A recent development in the American political sphere demonstrates yet another way in which remittance services—and the people who depend on them—risk being collateral damage for forces well beyond their control. In an effort to compel the Mexican government to finance the wall he wants to build along the U.S. border with Mexico, Donald Trump is threatening that, if elected president, he would cut off remittances that many Mexicans in the United States send to family members in their home country.

According to a memo Trump sent to the Washington Post, Trump wants to propose changing the federal regulation governing how banks address customer identification to require that “no alien may wire money outside of the United States unless the alien first provides a document establishing his lawful presence in the United States.” Trump’s aim is to threaten to significantly impede the flow of remittances via money transfer companies or wire transfer firms unless Mexico agrees to pay for the wall.

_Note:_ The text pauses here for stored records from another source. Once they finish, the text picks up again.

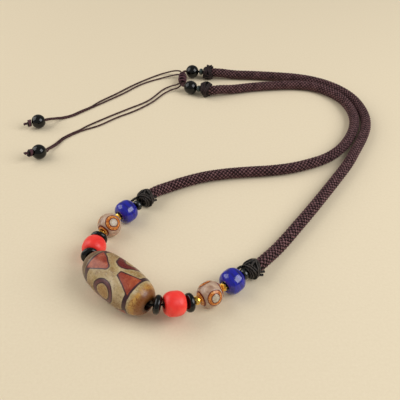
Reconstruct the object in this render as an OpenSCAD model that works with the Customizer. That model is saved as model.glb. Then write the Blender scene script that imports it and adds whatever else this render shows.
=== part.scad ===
// Dzi bead necklace, lying flat. One loop: a bored agate barrel at the front, the same row of beads on
// each side of it, two strands of thick braided cord, and a sliding knot with two thin tails behind.
// +X is to the right, +Y is away from the front bead, +Z is up, and the necklace rests on z = 0.

/* [Dzi bead] */
// Length of the large agate barrel
dzi_l = 33; // [32:0.2:33.2]
// Largest diameter of the agate barrel
dzi_d = 16.4; // [15.8:0.2:16.6]
// Diameter of its bore
dzi_bore = 3.0; // [2.4:0.1:3.6]

/* [Small beads] */
// Thickness of the black discs
disc_l = 2.9; // [2.6:0.1:3]
// Diameter of the black discs
disc_d = 7.3; // [7:0.1:7.5]
// Length of the red barrels
coral_l = 7.9; // [7.6:0.1:8]
// Diameter of the red barrels
coral_d = 9.5; // [9:0.1:9.7]
// Thickness of the gold seeds
seed_l = 2; // [1.8:0.1:2]
// Diameter of the gold seeds
seed_d = 3.3; // [3:0.1:3.4]
// Diameter of the round etched beads
eye_d = 10.2; // [9.6:0.1:10.2]
// Length of the blue barrels
blue_l = 7.9; // [7.6:0.1:8]
// Diameter of the blue barrels
blue_d = 10; // [9.7:0.1:10.2]
// Thickness of the small black spacers
spacer_l = 2.6; // [2.4:0.1:2.8]
// Diameter of the small black spacers
spacer_d = 4.6; // [4:0.1:5]
// Diameter of the two round black beads at the rear
round_d = 7.9; // [7.6:0.1:8]
// Diameter of the two round black beads on the tails
end_d = 7.5; // [7.3:0.1:7.6]

/* [Cord] */
// Diameter of the thick braided cord
cord_d = 5.3; // [5:0.1:5.4]
// Diameter of the wound knots on the ends of the thick cord
knot_d = 8.2; // [8:0.1:8.4]
// Length of the wound knots
knot_l = 5.3; // [5.1:0.1:5.5]
// Diameter of the thin tail threads
thread_d = 0.9; // [0.8:0.05:0.95]
// Diameter of the thread that carries the front beads
string_d = 1; // [0.8:0.1:1]
// Length of the sliding knot
slider_l = 9; // [8:0.2:9]
// Diameter of the sliding knot
slider_d = 4.8; // [4.4:0.1:4.9]

/* [Hidden] */

// Where the layout's own zero, close to the middle of the agate barrel, lies in the part's frame.
shift = [-19.6, -79.7, 0];

// The kinds of piece on a row of beads.
DISC = 0; CORAL = 1; SEED = 2; EYE = 3; BLUE = 4; SPACER = 5; KNOT = 6; RSPACER = 7; RBEAD = 8;
// One row for each kind: length, radius, radius of the flat end face, radius of the bore, and how square
// the profile is (2 is a ball, 3 a drum).
KIND = [
    [disc_l, disc_d / 2, 2.0, 1.25, 2.6],
    [coral_l, coral_d / 2, 2.9, 1.1, 2.7],
    [seed_l, seed_d / 2, 1.1, 0.85, 3.0],
    [2 * sqrt(pow(eye_d / 2, 2) - 3.24), eye_d / 2, 1.8, 1.0, 2],
    [blue_l, blue_d / 2, 2.8, 1.2, 2.7],
    [spacer_l, spacer_d / 2, 1.4, 1.05, 2.3],
    [knot_l, knot_d / 2, 2.2, 0.85, 2.8],
    [2.2, 1.9, 1.3, 1.05, 2.3],
    [2 * sqrt(pow(round_d / 2, 2) - 1.44), round_d / 2, 1.2, 0.95, 2]];

// The rows of beads, outwards from the agate barrel's ends, then outwards from the cords' rear ends.
// Columns: kind, gap before it, heading on the surface (degrees from +X), rise (degrees), height of its middle.
RIGHT = [
    [DISC, 1.8, -6, -10, 9.2],
    [CORAL, 0.9, 16, -10, 8.4],
    [DISC, 0.3, 24, -12, 6.8],
    [SEED, 0.75, 46, -10, 5.8],
    [EYE, 0.4, 33, 0, eye_d / 2],
    [SEED, 0.5, 34, 0, 5.1],
    [BLUE, -0.35, 43, 0, blue_d / 2],
    [SPACER, 1, 37, -3, 4.2],
    [KNOT, 0.2, 37, 0, knot_d / 2]];
LEFT = [
    [DISC, 1.8, 100, -14, 7.3],
    [CORAL, 0.9, 79, -10, 5.9],
    [DISC, 0.35, 82, -6, 5.1],
    [SEED, 0.4, 72, 0, 5.1],
    [EYE, 0.35, 59, 0, eye_d / 2],
    [SEED, 0.25, 52, 0, 5.1],
    [BLUE, -0.3, 48, 0, blue_d / 2],
    [SPACER, 1.4, 50, -2, 4.2],
    [KNOT, 1.8, 55, 0, knot_d / 2]];
REAR_RIGHT = [
    [KNOT, 0, 172, 0, knot_d / 2],
    [RSPACER, 0.6, 174, 0, 4.1],
    [RBEAD, 0.6, 176, 0, round_d / 2]];
REAR_LEFT = [
    [KNOT, 0, 168, 0, knot_d / 2],
    [RSPACER, 0.4, 162, 0, 4.1],
    [RBEAD, 0.4, 158, 0, round_d / 2]];
dzi_heading = -42;
dzi_at = [0.4, -0.7];
rear_right_start = [38.9, 170];
rear_left_start = [37.3, 148.6];

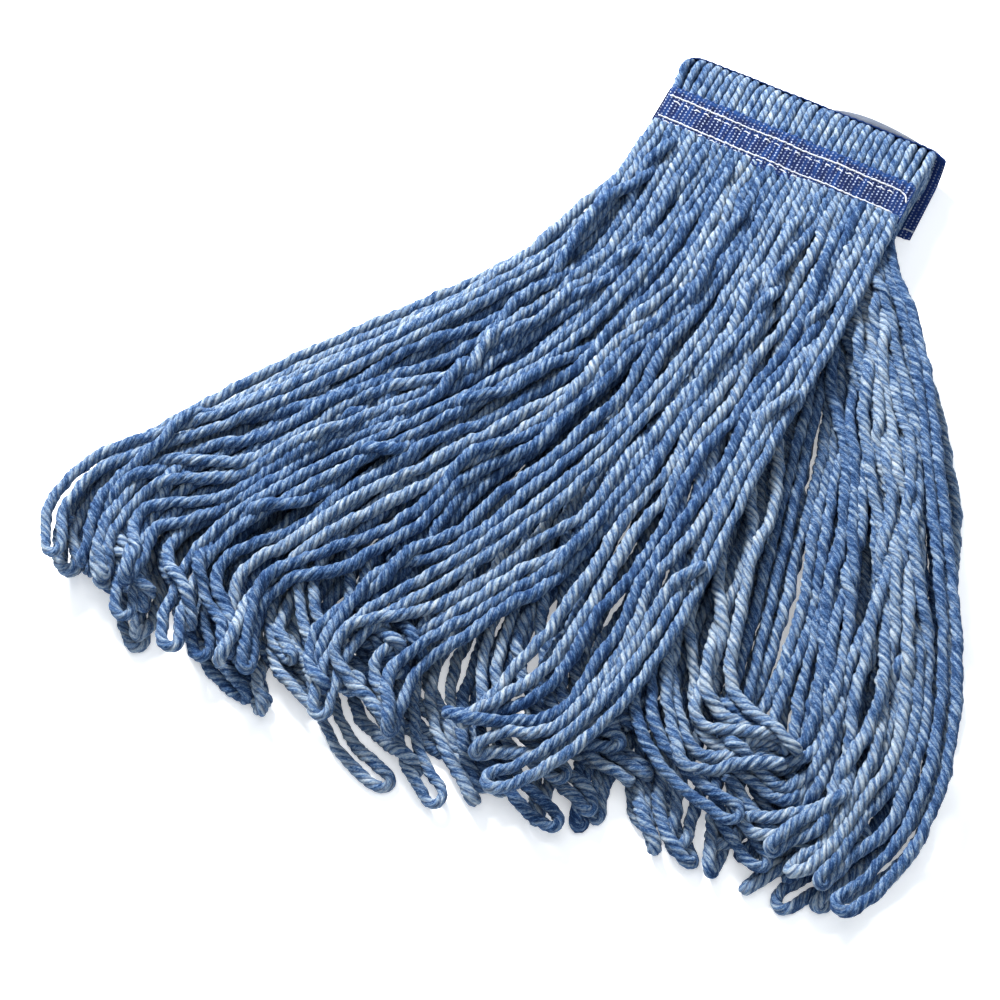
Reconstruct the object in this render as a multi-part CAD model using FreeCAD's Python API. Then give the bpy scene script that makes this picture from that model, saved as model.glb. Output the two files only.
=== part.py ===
"""Looped-end wet mop head, lying flat.  Millimetres, +Z up.

The origin is on the headband's rear face, midway along it, and the face lies on the ground.
+X runs along the headband, +Y points to the fold of the yarn, and the strands lie towards -Y.
Each yarn goes over the fold and makes a front strand and a rear strand.  Neighbouring strands
join in a loop at their far ends.
"""
import FreeCAD
import Part

import math
import os

V = FreeCAD.Vector

# ---------------------------------------------------------------- driving dimensions (mm)
YARN_D = 4.4               # yarn, four plies
YARNS_ACROSS = 32          # yarns side by side in the headband
PITCH = 4.85               # their spacing
LAYERS_PER_HALF = 3        # yarns on top of each other in each half of the headband

TAPE_T = 1.2               # headband tape
TAPE_H = 31.75             # height of the front tape (1 1/4 in)
TAPE_HALF_LENGTH = 78.5
REAR_LEFT, REAR_RIGHT = -80.0, 86.0   # ends of the rear tape, longer than the front one
SLIT = 0.8                 # between the front and the rear half of the yarn
LAP = 0.1                  # tape to yarn

FOLD_Y = 28.5              # centre line of the fold
FOLD_R = SLIT / 2 + LAYERS_PER_HALF * YARN_D + LAP + TAPE_T   # outside of the tape, 14.9
FOLD_Z = FOLD_R
HINGE_DEG = 27.0           # the rear tape's lip ends here, and the front half opens about it
REAR_LOWER_Y = -9.5
BAND_END_Y = -23.2         # where the yarns leave the headband
FREE_START_Y = -25.0       # where the free strands begin

THREAD_D = 0.8
LABEL_X = (12.0, 68.0)
LABEL_Z = (8.0, 22.5)
LABEL_T = 0.5

PILE_PITCH_Z = 4.9         # height of one layer of strands on the next, at the headband
CROWN = 0.22               # how much higher the pile stands half way along the strands
HEAP = 0.12                # how much higher it stands again at its right-hand end
HEAP_AT = (150.0, -300.0)
HEAP_SIZE = 110.0
STRAND_REACH = 430.0

OPENING = 0.24             # the gap inside a loop's tip is this much wider than the mean

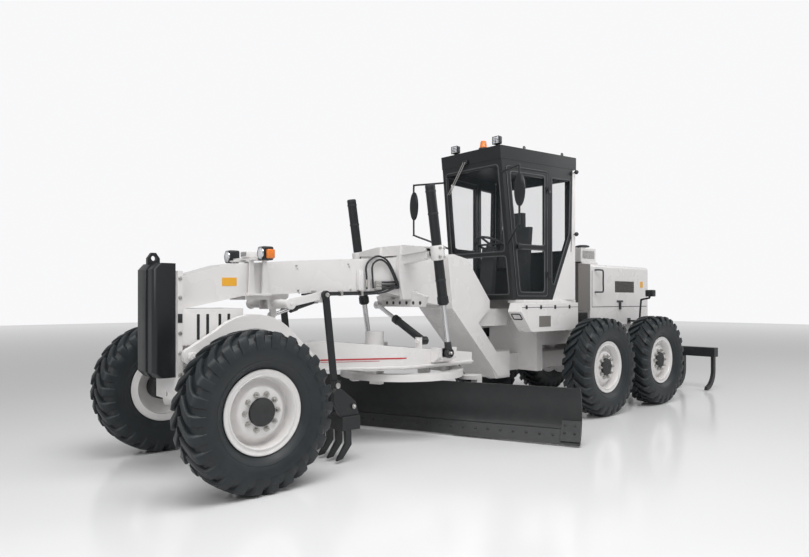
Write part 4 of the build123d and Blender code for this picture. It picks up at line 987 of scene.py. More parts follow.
piece("mirror_faces", "rear_frame", "bright_rod", CHROME, both(silver))

# %% [markdown]
# A work lamp is a moulded box with a round opening in its face. The ring round that
# opening is the same holed plate as the lifting eye, turned to face ahead. The tail
# lamps sit on bent tubes that stand out from the hood.

# %% Roof and tail lamps
LAMP_FACE = -3.7975

heads = []
for y in (-300, 440):
    heads.append(soft_block((-3860, -3797), (y - 58, y + 58), (3626, 3726), 14))
    heads.append(block((-3850, -3820), (y - 22, y + 22), (3600.5, 3630)))
    ring = holed([(y - 58, 3626), (y + 58, 3626), (y + 58, 3726), (y - 58, 3726)], (y, 3676), 40, (0, 7))
    heads.append(facing(ring, LAMP_FACE, 1))
bracket = [(0.5505, 1.260), (0.66, 1.260), (0.715, 1.262), (0.736, 1.285), (0.748, 1.42), (0.762, 1.575),
           (0.775, 1.602), (0.905, 1.628)]
tail = [tube(smooth_path([at(-6.990, y, z) for y, z in bracket], 6), 0.015, 12),
        soft_block((-7040, -6940), (855, 985), (1650, 1755), 14),
        block((-7002, -6978), (893, 917), (1628, 1651)), block((-7035, -6945), (550.5, 562), (1215, 1305))]
piece("lamp_bodies", "rear_frame", "black_paint", BLACK, *heads, both(*tail), replaces=("work_lamps",), bevel=0.003)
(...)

Given that more than 95 percent of the reported $24.8 billion sent by Mexicans living abroad back to individuals in Mexico in 2015 came from Mexicans living in the United States, the negative economic and social consequences of curtailing remittances would be enormous—even if “only” those remittances sent by undocumented workers would be disrupted. And, Mexico wouldn’t be the only country impacted. Blocking remittances also would undermine economic development across much of Latin America and in many other places around the world that receive money sent by immigrants in the United States.

Most people don’t view global anti-money laundering standards and the American presidential race as particularly closely intertwined. But with respect to remittances, those topics have recently converged. The debate surrounding immigration reform in the United States is important. So is ensuring the integrity of the global financial system. But the solutions to the challenges those issues raise shouldn’t involve choking off financial flows to the people in the world who can least afford it.